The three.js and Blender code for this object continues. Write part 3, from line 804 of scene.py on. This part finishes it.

--

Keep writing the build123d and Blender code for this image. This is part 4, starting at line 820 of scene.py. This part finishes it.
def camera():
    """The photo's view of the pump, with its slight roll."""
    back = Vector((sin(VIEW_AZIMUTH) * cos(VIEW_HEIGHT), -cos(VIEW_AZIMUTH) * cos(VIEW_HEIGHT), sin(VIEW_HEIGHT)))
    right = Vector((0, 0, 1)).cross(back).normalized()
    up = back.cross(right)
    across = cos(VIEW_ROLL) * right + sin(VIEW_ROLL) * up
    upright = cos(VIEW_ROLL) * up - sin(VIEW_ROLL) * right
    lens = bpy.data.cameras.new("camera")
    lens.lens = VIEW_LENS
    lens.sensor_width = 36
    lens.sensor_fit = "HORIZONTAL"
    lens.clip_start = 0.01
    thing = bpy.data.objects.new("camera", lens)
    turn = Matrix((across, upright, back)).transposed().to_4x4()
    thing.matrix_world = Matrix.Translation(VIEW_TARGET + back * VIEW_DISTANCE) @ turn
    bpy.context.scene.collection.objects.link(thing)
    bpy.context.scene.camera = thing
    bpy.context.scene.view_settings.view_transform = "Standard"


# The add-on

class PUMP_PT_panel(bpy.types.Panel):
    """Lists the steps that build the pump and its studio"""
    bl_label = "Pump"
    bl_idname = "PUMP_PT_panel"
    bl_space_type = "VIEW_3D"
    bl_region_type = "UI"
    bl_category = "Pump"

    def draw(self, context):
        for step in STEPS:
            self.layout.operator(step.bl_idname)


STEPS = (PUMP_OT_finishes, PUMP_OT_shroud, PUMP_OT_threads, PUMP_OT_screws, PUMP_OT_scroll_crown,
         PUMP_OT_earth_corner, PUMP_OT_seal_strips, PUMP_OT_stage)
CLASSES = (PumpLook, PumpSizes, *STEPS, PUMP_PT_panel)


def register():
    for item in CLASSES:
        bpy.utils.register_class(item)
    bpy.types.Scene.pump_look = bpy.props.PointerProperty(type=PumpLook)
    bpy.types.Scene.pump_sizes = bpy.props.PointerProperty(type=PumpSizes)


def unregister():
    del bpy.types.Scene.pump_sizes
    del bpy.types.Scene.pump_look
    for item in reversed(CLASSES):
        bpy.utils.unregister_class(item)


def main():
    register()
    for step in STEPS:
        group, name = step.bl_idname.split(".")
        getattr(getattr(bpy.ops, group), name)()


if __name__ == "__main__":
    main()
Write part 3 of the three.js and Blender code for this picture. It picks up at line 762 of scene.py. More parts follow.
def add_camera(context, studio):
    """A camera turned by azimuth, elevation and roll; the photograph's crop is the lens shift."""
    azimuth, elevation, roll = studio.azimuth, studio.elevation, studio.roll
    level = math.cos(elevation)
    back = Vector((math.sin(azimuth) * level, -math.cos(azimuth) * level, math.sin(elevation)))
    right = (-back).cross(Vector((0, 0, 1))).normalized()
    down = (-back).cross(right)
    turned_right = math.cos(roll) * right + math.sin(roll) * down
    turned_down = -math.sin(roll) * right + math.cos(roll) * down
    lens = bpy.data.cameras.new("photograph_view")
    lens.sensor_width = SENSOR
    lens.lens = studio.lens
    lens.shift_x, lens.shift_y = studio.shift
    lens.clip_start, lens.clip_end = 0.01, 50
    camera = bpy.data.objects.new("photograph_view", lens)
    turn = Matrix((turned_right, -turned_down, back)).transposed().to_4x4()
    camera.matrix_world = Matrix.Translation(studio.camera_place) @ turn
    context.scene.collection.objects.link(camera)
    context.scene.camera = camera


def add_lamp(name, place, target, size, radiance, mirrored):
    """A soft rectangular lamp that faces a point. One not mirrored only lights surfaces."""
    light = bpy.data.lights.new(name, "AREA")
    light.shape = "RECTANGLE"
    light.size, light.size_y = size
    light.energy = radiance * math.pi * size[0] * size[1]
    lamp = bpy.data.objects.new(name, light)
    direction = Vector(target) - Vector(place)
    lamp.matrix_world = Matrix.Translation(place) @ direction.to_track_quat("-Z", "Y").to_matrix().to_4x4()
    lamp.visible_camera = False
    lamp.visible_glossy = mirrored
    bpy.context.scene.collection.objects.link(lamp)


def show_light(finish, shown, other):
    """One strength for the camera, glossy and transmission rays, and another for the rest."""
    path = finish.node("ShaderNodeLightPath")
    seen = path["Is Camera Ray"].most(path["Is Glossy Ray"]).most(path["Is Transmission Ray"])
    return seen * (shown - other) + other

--

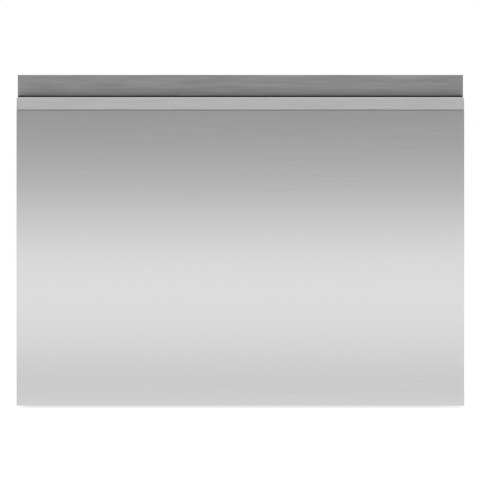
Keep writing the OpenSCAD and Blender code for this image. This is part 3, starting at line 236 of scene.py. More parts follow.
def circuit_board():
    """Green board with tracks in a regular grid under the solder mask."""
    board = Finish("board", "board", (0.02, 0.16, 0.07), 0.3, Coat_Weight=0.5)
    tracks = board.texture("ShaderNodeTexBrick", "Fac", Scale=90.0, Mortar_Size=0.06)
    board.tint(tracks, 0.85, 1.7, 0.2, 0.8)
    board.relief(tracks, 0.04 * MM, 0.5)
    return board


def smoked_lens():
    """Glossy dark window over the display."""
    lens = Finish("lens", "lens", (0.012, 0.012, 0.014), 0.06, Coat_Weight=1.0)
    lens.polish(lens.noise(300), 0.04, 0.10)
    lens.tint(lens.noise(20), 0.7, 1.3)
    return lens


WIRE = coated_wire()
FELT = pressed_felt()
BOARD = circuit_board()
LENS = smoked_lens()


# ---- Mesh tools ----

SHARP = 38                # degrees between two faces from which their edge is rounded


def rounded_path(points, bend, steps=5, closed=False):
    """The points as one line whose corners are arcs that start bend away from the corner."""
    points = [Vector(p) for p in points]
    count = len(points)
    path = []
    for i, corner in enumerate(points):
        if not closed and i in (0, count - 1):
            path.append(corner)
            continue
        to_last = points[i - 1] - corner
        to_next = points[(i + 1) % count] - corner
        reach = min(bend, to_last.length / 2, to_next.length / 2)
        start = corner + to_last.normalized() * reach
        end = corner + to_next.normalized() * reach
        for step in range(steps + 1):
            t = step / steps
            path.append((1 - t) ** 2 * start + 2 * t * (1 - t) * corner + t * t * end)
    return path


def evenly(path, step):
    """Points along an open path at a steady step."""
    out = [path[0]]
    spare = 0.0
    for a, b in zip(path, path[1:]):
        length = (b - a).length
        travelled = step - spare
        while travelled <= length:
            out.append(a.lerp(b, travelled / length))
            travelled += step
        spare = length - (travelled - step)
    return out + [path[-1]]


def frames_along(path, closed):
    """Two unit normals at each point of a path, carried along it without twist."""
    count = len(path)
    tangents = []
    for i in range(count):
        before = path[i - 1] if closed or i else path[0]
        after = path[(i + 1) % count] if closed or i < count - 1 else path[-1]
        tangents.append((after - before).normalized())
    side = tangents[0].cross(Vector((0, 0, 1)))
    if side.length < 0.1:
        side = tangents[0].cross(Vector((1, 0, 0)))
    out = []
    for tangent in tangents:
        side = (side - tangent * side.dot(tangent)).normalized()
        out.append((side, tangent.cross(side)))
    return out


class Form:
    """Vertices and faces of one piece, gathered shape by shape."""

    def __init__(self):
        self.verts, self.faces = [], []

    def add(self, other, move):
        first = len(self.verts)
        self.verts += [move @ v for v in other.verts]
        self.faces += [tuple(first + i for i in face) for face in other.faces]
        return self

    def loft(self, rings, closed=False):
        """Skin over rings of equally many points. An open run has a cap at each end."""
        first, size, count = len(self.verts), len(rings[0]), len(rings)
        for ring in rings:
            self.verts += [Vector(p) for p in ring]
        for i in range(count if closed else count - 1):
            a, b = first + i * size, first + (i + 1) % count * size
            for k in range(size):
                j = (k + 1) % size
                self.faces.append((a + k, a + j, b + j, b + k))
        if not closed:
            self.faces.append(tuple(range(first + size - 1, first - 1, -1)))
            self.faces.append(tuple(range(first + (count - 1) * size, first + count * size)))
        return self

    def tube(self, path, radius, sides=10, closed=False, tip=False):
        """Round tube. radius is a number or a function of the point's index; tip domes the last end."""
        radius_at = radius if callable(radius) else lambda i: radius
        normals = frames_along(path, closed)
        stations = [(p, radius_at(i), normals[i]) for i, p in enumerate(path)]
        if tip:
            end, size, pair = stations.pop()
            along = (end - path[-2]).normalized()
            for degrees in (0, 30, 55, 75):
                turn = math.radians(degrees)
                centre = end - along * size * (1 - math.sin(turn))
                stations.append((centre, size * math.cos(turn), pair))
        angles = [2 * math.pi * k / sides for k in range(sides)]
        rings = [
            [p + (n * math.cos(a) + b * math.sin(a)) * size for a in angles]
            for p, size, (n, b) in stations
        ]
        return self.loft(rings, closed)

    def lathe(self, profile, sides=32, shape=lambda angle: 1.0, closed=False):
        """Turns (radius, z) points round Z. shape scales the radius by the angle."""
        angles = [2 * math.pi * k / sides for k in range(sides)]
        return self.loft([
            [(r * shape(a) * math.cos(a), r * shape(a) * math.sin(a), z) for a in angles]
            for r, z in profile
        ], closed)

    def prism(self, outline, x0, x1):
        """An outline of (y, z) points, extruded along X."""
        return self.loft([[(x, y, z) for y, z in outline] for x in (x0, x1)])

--

What you have to do = Give again, word for word, the lines starting at the line that has "Keep writing the OpenSCAD" and ending at the line that has "return path", with both of those lines included and nothing else.

The completed task =
Keep writing the OpenSCAD and Blender code for this image. This is part 3, starting at line 236 of scene.py. More parts follow.
def circuit_board():
    """Green board with tracks in a regular grid under the solder mask."""
    board = Finish("board", "board", (0.02, 0.16, 0.07), 0.3, Coat_Weight=0.5)
    tracks = board.texture("ShaderNodeTexBrick", "Fac", Scale=90.0, Mortar_Size=0.06)
    board.tint(tracks, 0.85, 1.7, 0.2, 0.8)
    board.relief(tracks, 0.04 * MM, 0.5)
    return board


def smoked_lens():
    """Glossy dark window over the display."""
    lens = Finish("lens", "lens", (0.012, 0.012, 0.014), 0.06, Coat_Weight=1.0)
    lens.polish(lens.noise(300), 0.04, 0.10)
    lens.tint(lens.noise(20), 0.7, 1.3)
    return lens


WIRE = coated_wire()
FELT = pressed_felt()
BOARD = circuit_board()
LENS = smoked_lens()


# ---- Mesh tools ----

SHARP = 38                # degrees between two faces from which their edge is rounded


def rounded_path(points, bend, steps=5, closed=False):
    """The points as one line whose corners are arcs that start bend away from the corner."""
    points = [Vector(p) for p in points]
    count = len(points)
    path = []
    for i, corner in enumerate(points):
        if not closed and i in (0, count - 1):
            path.append(corner)
            continue
        to_last = points[i - 1] - corner
        to_next = points[(i + 1) % count] - corner
        reach = min(bend, to_last.length / 2, to_next.length / 2)
        start = corner + to_last.normalized() * reach
        end = corner + to_next.normalized() * reach
        for step in range(steps + 1):
            t = step / steps
            path.append((1 - t) ** 2 * start + 2 * t * (1 - t) * corner + t * t * end)
    return path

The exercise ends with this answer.